SARATOGA SPRINGS, N.Y. (NEWS10) –  Saratoga Springs City Council passed an ordinance that bans homeless shelters from being located near schools. Advocates say it sends the wrong message because it equates homeless people to pedophiles. 

At a packed city council meeting on Tuesday, most people were there to share their thoughts on the local law banning homeless shelters from being located within 1,000 feet of schools.

The law stems from plans to turn a former senior living facility into a permanent shelter. Parents halted the plan in its tracks saying they’d fear for their children’s safety, because it was across the street from Saratoga Central Catholic School. 

That’s when the Mayor’s Task Force on Homelessness was established. Appointee to that task force Hannah Hurley credits the mayor and city council for putting the task force together so quickly, in response to the backlash, but she worries the passage of the law further dehumanizes the homeless.

“There isn’t a correlation between somebody being unhoused, and their capacity to do something awful,” said Hurley.

She fought to get, what she called, offensive language removed from the original motion, including a line that read the 1,000 foot buffer: “is the same legal requirement that restrains pedophiles from residing or frequenting these locations.” 

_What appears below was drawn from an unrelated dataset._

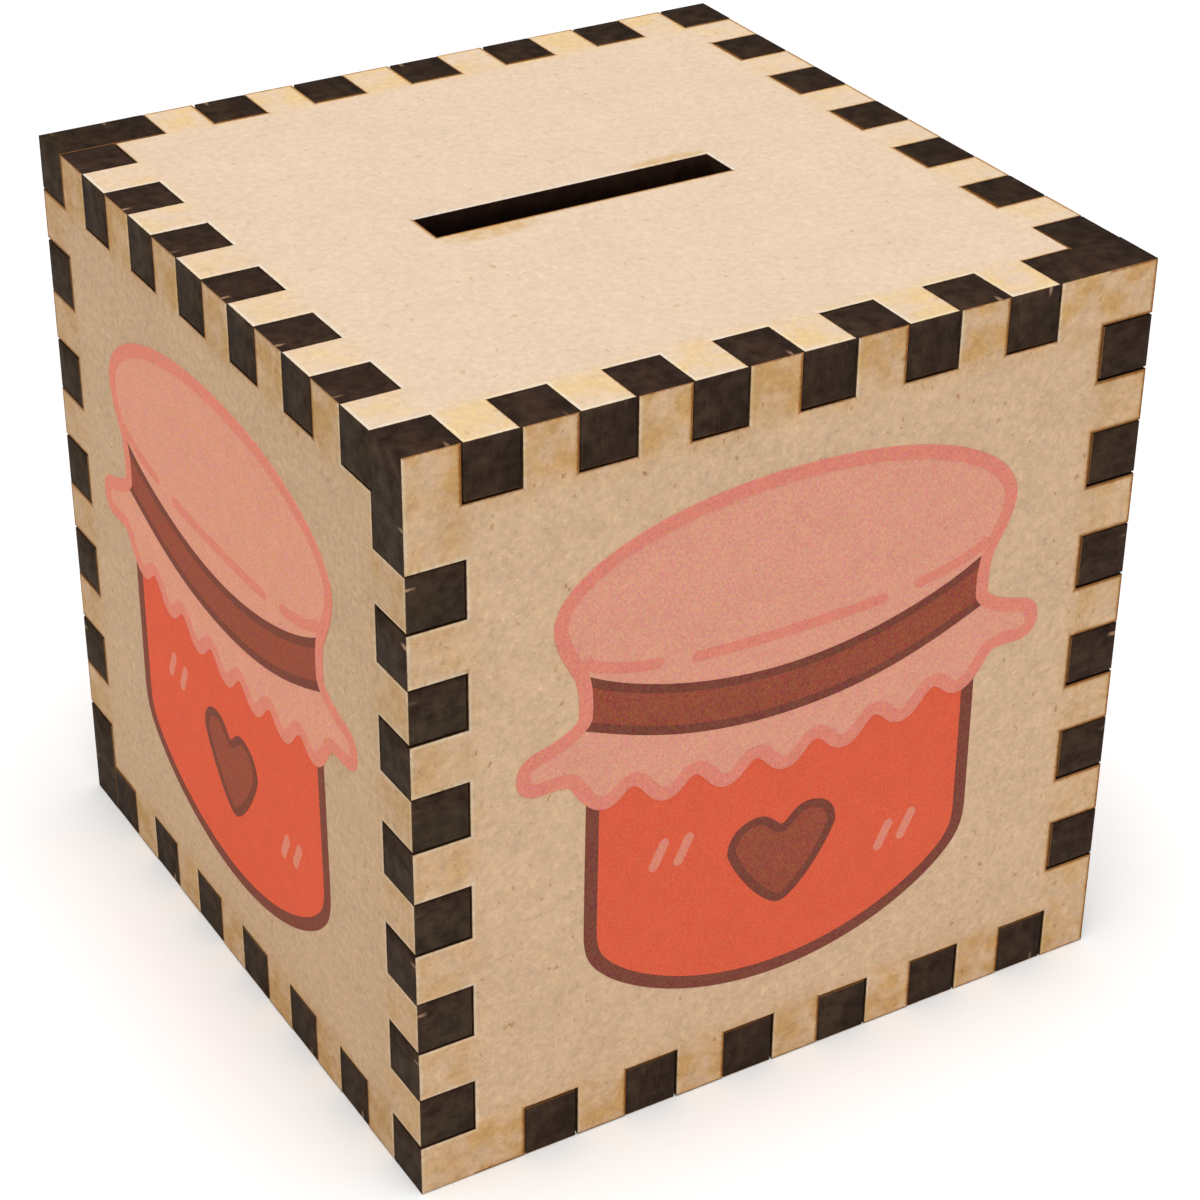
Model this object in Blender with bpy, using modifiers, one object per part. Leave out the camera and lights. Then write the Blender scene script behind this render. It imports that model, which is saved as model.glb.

Hurley says while the language was removed, the sentiment is still the same.

Concerns loom over the newly proposed permanent location, recommended by the task force. It is over two miles away from the city’s center and services for the homeless.

Hurley said she walked from city hall to the proposed location at the Top Hill Motel and it took her nearly 45 minutes to get there. She said there were no sidewalks for the first mile, forcing her to walk on the shoulder of the road. Currently there’s no bus stop there, she said.

The success of the shelter will be determined by its location, she said, and she will continue to advocate for another location.

“A shelter is not going to fix 100 percent of the problems. It’s not going to make them better right away. What it’s going to do is it’s going to reduce the harm it’s going to give these people a sense of hope again,” said Hurley.

The task force has wrapped and the city council is expected to begin its decision-making process on the new shelter in September.